The BJP and Hindutva organizations came out strongly against this, holding protests across the country. The Supreme Court then asked the government to examine the diverse views filed by way of different petitions and come up with a report on the nature of the structure, its historical relevance and other related aspects.

But with the expert committee report running into trouble, the DMK, a key ally of the Congress, is bound to increase pressure on the government as it wants work to start project at the earliest. While forming a Group of Ministers could help buy time, sources said, it is clear that this report cannot be accepted in totality and a separate study may have to be conducted before work can start again on the project.

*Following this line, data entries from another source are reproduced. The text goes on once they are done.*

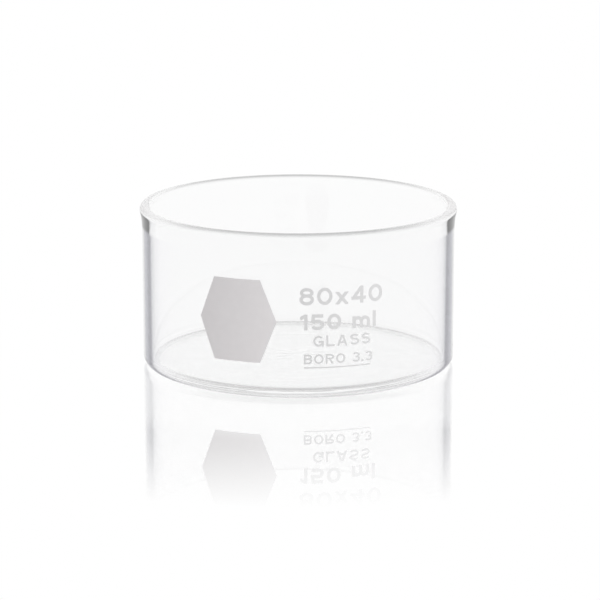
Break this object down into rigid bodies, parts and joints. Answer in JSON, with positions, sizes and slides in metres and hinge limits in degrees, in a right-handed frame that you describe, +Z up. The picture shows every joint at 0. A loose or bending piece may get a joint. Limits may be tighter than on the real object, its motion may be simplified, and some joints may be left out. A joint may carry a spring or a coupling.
{
  "type": "crystallizing dish",
  "caption": "Straight-walled flat-bottomed laboratory dish in clear borosilicate glass with a beaded rim, a white six-sided patch to write on and white enamel size markings.",
  "frame": {"origin": "centre of the resting face, on the dish's axis", "axes": "+Z up along the dish's axis, -Y towards the side with the enamel markings, +X to the right when facing that side"},
  "size_m": [0.08, 0.08, 0.0408],
  "materials": {
    "clear_glass": "polished",
    "white_enamel": "satin"
  },
  "bodies": {
    "root": {"glass_dish": "clear_glass", "marking_patch": "white_enamel", "size_marking": "white_enamel", "capacity_marking": "white_enamel", "material_marking": "white_enamel", "glass_type_marking": "white_enamel", "rule_line": "white_enamel"}
  },
  "joints": []
}
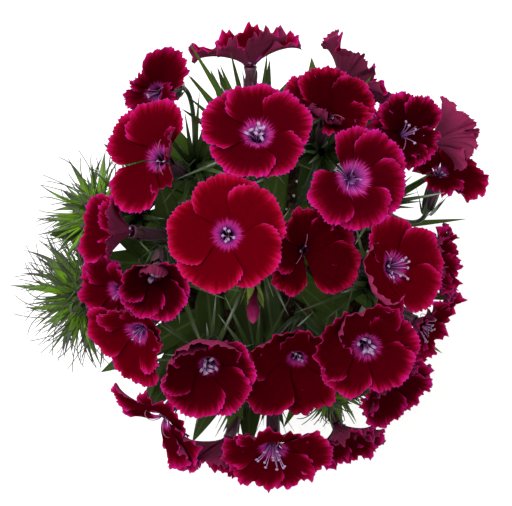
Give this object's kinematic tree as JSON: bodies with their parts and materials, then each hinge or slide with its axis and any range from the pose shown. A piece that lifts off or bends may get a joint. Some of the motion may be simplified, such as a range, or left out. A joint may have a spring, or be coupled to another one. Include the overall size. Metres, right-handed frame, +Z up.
{
  "type": "potted dianthus plant",
  "caption": "Sweet-william-type dianthus in a plain round tapered pot: a dome of toothed crimson florets with magenta rims on leafy green shoots, with a closed bud and bristly bud heads.",
  "frame": {"origin": "centre of the pot's flat underside", "axes": "+Z up along the pot's axis, +Y towards the back of the plant, +X to its right"},
  "size_m": [0.1686, 0.1651, 0.1933],
  "materials": {
    "petal": "matte velvety petal, crimson with a magenta rim and a lilac eye",
    "bud": "matte furled petal tips",
    "foliage": "satin green stems, leaves, calyces and awns",
    "pot_plastic": "plain off-white moulded plastic, softly satin",
    "potting_soil": "damp crumbly potting soil"
  },
  "bodies": {
    "root": {"pot": "pot_plastic", "soil": "potting_soil", "bloom_01": "petal", "bloom_02": "petal", "bloom_03": "petal", "bloom_04": "petal", "bloom_05": "petal", "bloom_06": "petal", "bloom_07": "petal", "bloom_08": "petal", "bloom_09": "petal", "bloom_10": "petal", "bloom_11": "petal", "bloom_12": "petal", "bloom_13": "petal", "bloom_14": "petal", "bloom_15": "petal", "bloom_16": "petal", "bloom_17": "petal", "bloom_18": "petal", "bloom_19": "petal", "bloom_20": "petal", "bloom_21": "petal", "bloom_22": "petal", "bloom_23": "petal", "bloom_24": "petal", "bloom_25": "petal", "bloom_26": "petal", "bloom_27": "petal", "bud_middle": "bud", "shoot_middle": "foliage", "shoot_back": "foliage", "shoot_back_right": "foliage", "shoot_right": "foliage", "shoot_front_right": "foliage", "shoot_front": "foliage", "shoot_front_left": "foliage", "shoot_low_left": "foliage", "shoot_left": "foliage", "shoot_back_left": "foliage", "shoot_bristly_left": "foliage", "shoot_bristly_back": "foliage"}
  },
  "joints": []
}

When contacted, Baalu refused to comment. “I don’t have to say anything on it. The matter is being dealt by the Cabinet Secretariat,” he told The Sunday Express. The project involves dredging of about a 90 km-long channel across the Palk Straits between India and Sri Lanka that will allow a straight passage to ships sailing between the east and west coasts of India. This will cut an estimated 780 km and up to 30 hours in sailing distance and time as ships will not need to go around Sri Lanka.

The members of the expert committee included S Ramachandran, Vice Chancellor of the Madras University; S R Wate, Deputy Director of the National Environmental Engineering Research Institute in Nagpur; R K Jain, Managing Director of the Indian Ports Association; Prof R S Sharma, a former professor of History in Delhi University among others.